Careers imply success, and success is harmful. If there are successful people on the one hand, people who are "winners", there must also be losers on the other hand. Success is a way of placing yourself above others. There is something deeply violent and inhumane about success.

Deconstructing "Arbeitgeber" and "Ehrgeiz"

Michael Andrick has a great way of deconstructing words and letting us question our own beliefs. For example, the german word "Arbeitgeber" (employer) literally translates to "work giver". It implies that the employer is beneficial by letting people have a job. However, it is actually the other way round, the employees are the ones who "give work", they are the ones expending energy and creating value - the employer is the beneficiary, not the other way round!

"Ehrgeiz" is also a great example - it's the german word for "ambition". It has an entirely positive connotation nowadays, however it originally meant "Gier nach Ehre", roughly "greed for glory". This doesn't sound so nice, and originally it was not a compliment. "Ehrgeiz" is the willingness to sacrifice your own definition of "success" in order to earn "glory" defined by someone else. "Ehrgeiz" is "selling out" - by compromising your own judgement and abandoning your intrinsic motivation, you end up numb, with a feeling of emptiness in success, as the book title says.

Morality and relativism

Relativism is a fairly new idea, it roughly says that there is no objective truth - truth is always subjective. The problem is, that a strict relativism implies that there is no universal truth, something that has lead to the rise of "fake news". The consequence is, that not having a universal truth also means there is no morality, nothing "good" or "bad" in absolute terms.

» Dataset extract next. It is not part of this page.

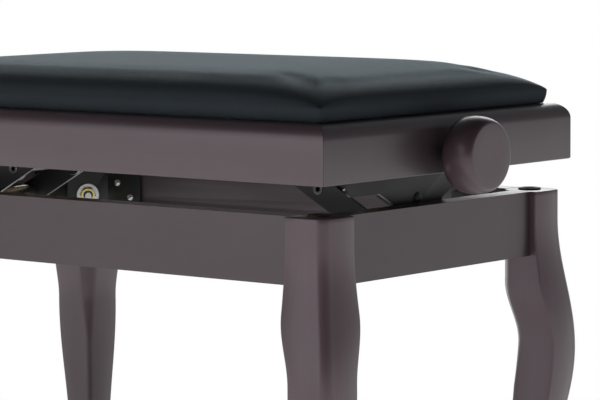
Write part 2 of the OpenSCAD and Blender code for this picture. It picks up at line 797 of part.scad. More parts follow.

The absence of morality is a convenient way of dealing with ethically questionable decisions, as ultimately, you are never responsible for anything, you can get away with anything - just think about the housing crisis or the "Dieselskandal" in Germany. As Marx and Engels have put it, "Die herrschenden Ideen sind die Ideen der Herrschenden", roughly "the predominant ideas are the ideas of the dominant". And relativism is a perfect fit for a world that is losing its balance more and more.

Conclusion

A world that is exploited for the benefit of a few, with the help of an army of ambitious success zombies, is not a world that will thrive and prosper. It is a collapsing world. Just now in my Twitter feed are images of workers in the US who are angrily demanding to get back to work, despite of the risk of Covid infection. It's alerting that we value conformity, careers and success higher than survival now.

The world needs people who think critically and out of the box, people who follow their intrinsic motivation. The world needs anti-fragility. I'm thankful to Michael Andrick for this book and encourage you to read it - if you don't have the time, check his website, he has a few videos about the core ideas there. It only takes a few minutes, and it's time well spent.